The short form application is not the exclusive means to request an extension of confidential treatment for previously granted requests. It is available as an alternative to the traditional method of requesting such extensions.

This short form application may only be used if the confidential material is the subject of an unexpired order granting confidential treatment. The short form application may be limited to only those agreements the applicant wishes to keep confidential and does not have to include all exhibits that are subject to a previous grant of confidential treatment.

Submit a short form application to CTExtensions@sec.gov. Do not use this email address for any other type of confidential treatment or extension request. Our procedures to evaluate and grant or deny applications to extend confidential treatment are the same as we follow to evaluate new requests.


[1] 17 CFR 230.406.

[2] 17 CFR 240.24b-2.

[3] We will refer to documents that are the subject of a confidential treatment request under Rules 406 and 24b-2 as “documents,” “material contracts” or “exhibits.”

[4] See Release No. 33-10618 (March 20, 2019)[84 FR 12674].

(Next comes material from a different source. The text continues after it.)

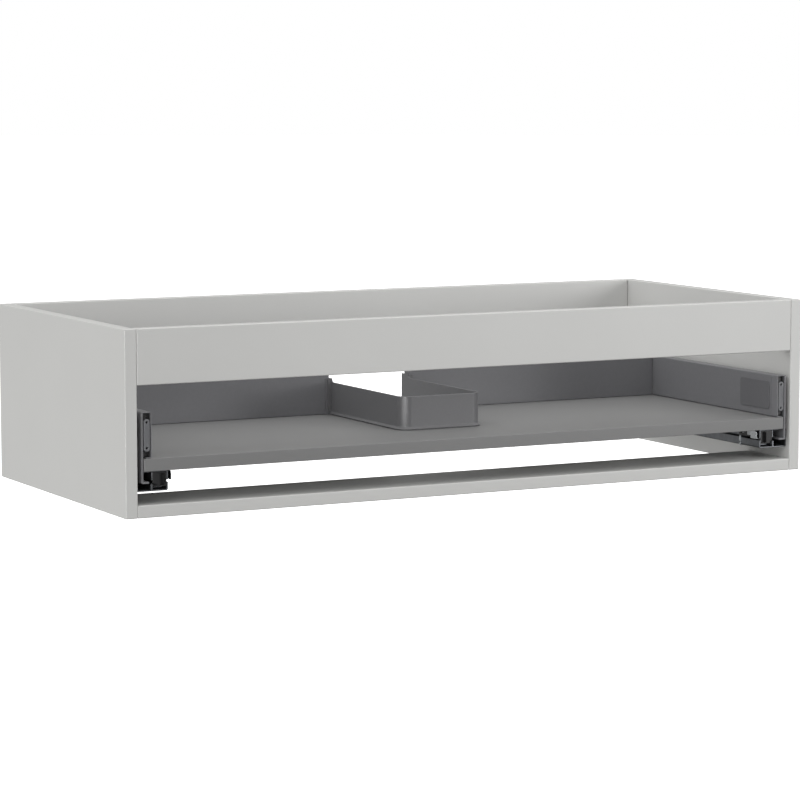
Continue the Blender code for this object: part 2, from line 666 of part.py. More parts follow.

[5] Rules 406 and 24b-2 provide that the confidential information will not be made publicly available at least as long as the final disposition of the application is pending.

[6] 5 USC 552.

[7] 5 USC 552(b)(4).

[8] See 17 CFR 201.431.

[9] In light of the Food Marketing Institute decision, applicants for confidential treatment extensions no longer need to satisfy the competitive harm standard that may have been applied to their original applications.